■ **Objective**:
The lines to print start at the one containing "Reconstruct the object" and end at the one containing "steel screw hook."; print them exactly, ends included, and only them.

(Entries with model source code)
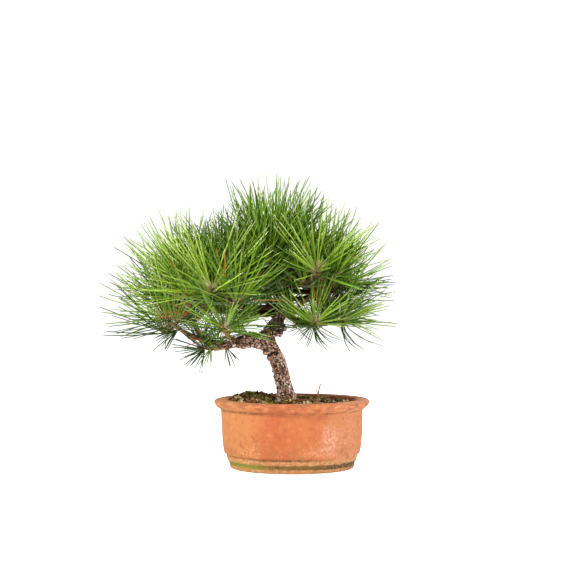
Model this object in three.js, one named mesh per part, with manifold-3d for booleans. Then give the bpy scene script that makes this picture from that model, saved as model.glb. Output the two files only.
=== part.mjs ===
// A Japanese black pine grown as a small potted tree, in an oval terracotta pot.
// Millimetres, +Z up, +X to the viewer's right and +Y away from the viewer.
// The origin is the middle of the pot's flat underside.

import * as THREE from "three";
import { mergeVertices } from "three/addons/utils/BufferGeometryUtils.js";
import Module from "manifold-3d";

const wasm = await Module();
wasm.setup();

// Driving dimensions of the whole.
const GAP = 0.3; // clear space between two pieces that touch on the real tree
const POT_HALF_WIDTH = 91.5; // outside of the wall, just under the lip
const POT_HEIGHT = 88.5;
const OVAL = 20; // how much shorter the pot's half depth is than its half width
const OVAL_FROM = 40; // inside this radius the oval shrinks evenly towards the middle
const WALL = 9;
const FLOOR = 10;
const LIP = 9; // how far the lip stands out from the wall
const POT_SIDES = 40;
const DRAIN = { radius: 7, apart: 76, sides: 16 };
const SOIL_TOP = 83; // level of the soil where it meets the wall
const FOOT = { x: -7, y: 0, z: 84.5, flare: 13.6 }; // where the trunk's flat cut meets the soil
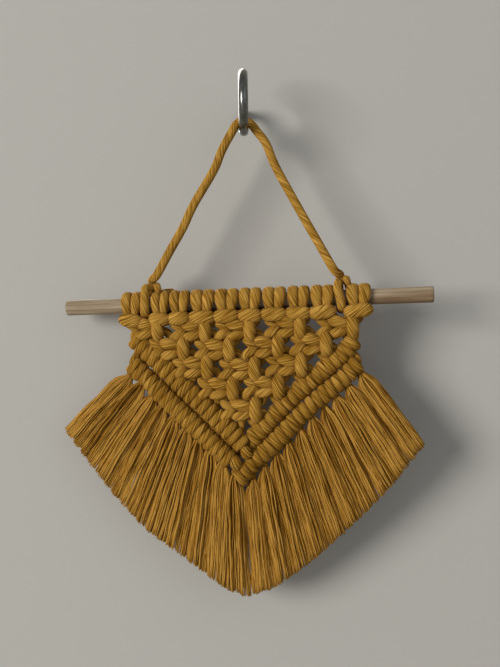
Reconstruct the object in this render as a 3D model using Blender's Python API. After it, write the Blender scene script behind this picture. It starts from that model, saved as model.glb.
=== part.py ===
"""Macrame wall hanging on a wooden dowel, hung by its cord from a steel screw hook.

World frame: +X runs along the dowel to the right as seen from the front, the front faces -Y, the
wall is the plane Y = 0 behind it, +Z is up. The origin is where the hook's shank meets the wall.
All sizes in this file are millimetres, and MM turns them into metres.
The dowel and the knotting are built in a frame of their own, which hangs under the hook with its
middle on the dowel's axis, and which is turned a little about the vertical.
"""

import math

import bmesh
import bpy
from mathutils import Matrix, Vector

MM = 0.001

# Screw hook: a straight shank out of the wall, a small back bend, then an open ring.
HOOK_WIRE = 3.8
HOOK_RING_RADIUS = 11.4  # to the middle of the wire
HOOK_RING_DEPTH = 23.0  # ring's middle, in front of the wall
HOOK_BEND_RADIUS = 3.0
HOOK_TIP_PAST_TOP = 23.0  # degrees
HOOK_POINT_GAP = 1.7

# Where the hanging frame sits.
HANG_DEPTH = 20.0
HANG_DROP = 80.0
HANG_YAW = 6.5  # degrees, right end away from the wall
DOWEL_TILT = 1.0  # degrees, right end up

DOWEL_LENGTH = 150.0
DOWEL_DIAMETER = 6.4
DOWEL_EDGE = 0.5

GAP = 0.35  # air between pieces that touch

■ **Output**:
Reconstruct the object in this render as a 3D model using Blender's Python API. After it, write the Blender scene script behind this picture. It starts from that model, saved as model.glb.
=== part.py ===
"""Macrame wall hanging on a wooden dowel, hung by its cord from a steel screw hook.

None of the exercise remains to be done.